In 2014, more jobs were created (over 3 million) than in any year since 1999. Also in 2014, the decline in the long-term unemployed was the largest since the crisis, now 60 percent below its peak in 2009 although still at a historically high level. Though the unemployment rate last month inched up to 5.7 percent despite strong job creation, it was primarily due to a rise in the number of people looking for work. Wage growth has shown early signs of gains, but it is still too early to tell if it will remain strong enough for long enough. In fact, stagnant wages have plagued the US economy for decades and are perhaps its biggest and most significant challenge to its long-term health.
The risks in the US remain significant, however.
Aside from the jury still being out on whether wage growth will continue, low and declining inflation remain a key challenge for the US economy. The inflation rate remains below the Federal Reserve’s target of 2 percent and is headed lower along with expectations of future inflation. As discussed previously on the Record, low inflation can be problematic because it places downward pressure on both consumption and investment. Part of the decline in overall inflation can be attributed to falling oil and energy prices, yet core inflation, which excludes food and energy, is also declining further below the Fed’s target. A strengthening labor market and rising consumer spending should bode well for the inflation outlook, but as of now it is not reflected in the data. Rising consumer spending without consistent wage growth, however, could signal risks of a return to credit-driven (borrowed-money-driven) spending, reminiscent of the years that led up to the global financial crisis. This is discussed further in Part II.
Also discussed further in Part II is the rising US dollar which best reflects the divergent paths the US and the rest of the world are on in terms of growth and demand. The more the rest of the world looks to the US alone to drive growth, the stronger the pressure on US momentum and on the dollar, which in turn could add further pressure on momentum. Part II delves into the links between the US and the broader global economy, which include international trade, finance, and the exchange rate.

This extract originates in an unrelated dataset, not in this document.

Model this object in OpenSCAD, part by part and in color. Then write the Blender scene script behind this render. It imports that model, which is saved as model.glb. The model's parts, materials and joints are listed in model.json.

Perhaps the biggest boost to global growth prospects is the drop in oil prices that began in mid-2014 and lasted until the end of January. The IMF estimated that this boost could add anywhere from 0.4 to 0.7 percent to global GDP growth (with the benefit even stronger in most advanced economies), yet at the same time revised down its projections for global growth this year. Citing lower investment, market volatility, stagnation in Europe and Japan, and geopolitical tensions, the negatives could outweigh the positives.
The euro area has grown at a meager 0.2 percent in the first three quarters of 2014, and the threat of deflation has turned into a reality. On the positive side, lower oil prices provide some relief and the European Central Bank (ECB) has begun its long anticipated quantitative easing (QE) program in an effort to lift inflation and support demand. Although investors were at first unconvinced, inflation expectations in parts of the euro area – Germany and Italy – have picked up in the last two weeks as a reaction to QE. Nevertheless, current prices are still declining, output is shrinking, tensions between Ukraine and Russia are flaring right by the euro area’s border, and the disagreements between Greece and Germany (through the European Commission), the ECB, and the IMF are raising the concerns over a destabilizing Greek exit from the union.
Japan fell into recession in the third quarter of 2014 and has now delayed the second increase in a new consumption tax that was introduced in the second quarter of 2014. Additional stimulus from the Bank of Japan and a depreciating yen should give the Japanese economy some relief.
In China, the world’s second largest economy, an adjustment to a “new normal” of relatively slower growth is underway. Although slower growth from a higher GDP level is not by itself a cause for concern, the financial and economic risks that have been brewing in China are causes for concern for itself and its trading partners. Increasing vulnerabilities from rapid credit-fueled investment growth are taking their toll on growth in China, inhibiting the desired shift from an investment-led to a consumer-led model for growth. After decades of very high investment rates, there is an over-capacity and excess supply in China that is creating problems for its financial sector and will require the attention of its authorities and impact its growth. Some argue that it is actually China alone that has been the cause of the global economy performing below where it could be.
In other emerging and developing economies, geopolitical tensions and the drop in oil and other commodity prices will contribute to a drag on growth. Russia, an economy heavily dependent on oil (see Russia, Left in the Ruble), is suffering from the drop in oil prices. Its central bank had to step in to fight a currency crisis and its economy is expected to shrink rapidly this year. Other oil exporters are also negatively affected by oil prices, and only some (notably in the Gulf) can avoid big cuts in government spending to compensate for lower oil revenues. Drops in other commodity prices, encouraged in part by the slowdown in China, have affected commodity-exporters in general, notably those in Latin America.
Spilling Over Into the US
It is clear that the US is the one bright spot in a dim global economy. Though the US is the largest economy in the world at 22 percent of global GDP, it cannot continue to approach its potential as rapidly as it could without a relatively healthy global economy. US Treasury Secretary Jacob Lew has said that the US is entering a period of “self-sustaining” growth, but acknowledged that the US “cannot do it alone.” Part II establishes the link between the US economy and the global economy and the instruments that facilitate this link, namely the US dollar.
Part I: A Stronger US in a Weaker Global Economy
 Based on the average of annualized quarterly growth rates, growth in the US over this period (2014Q2-2014Q4) was 4.1 percent.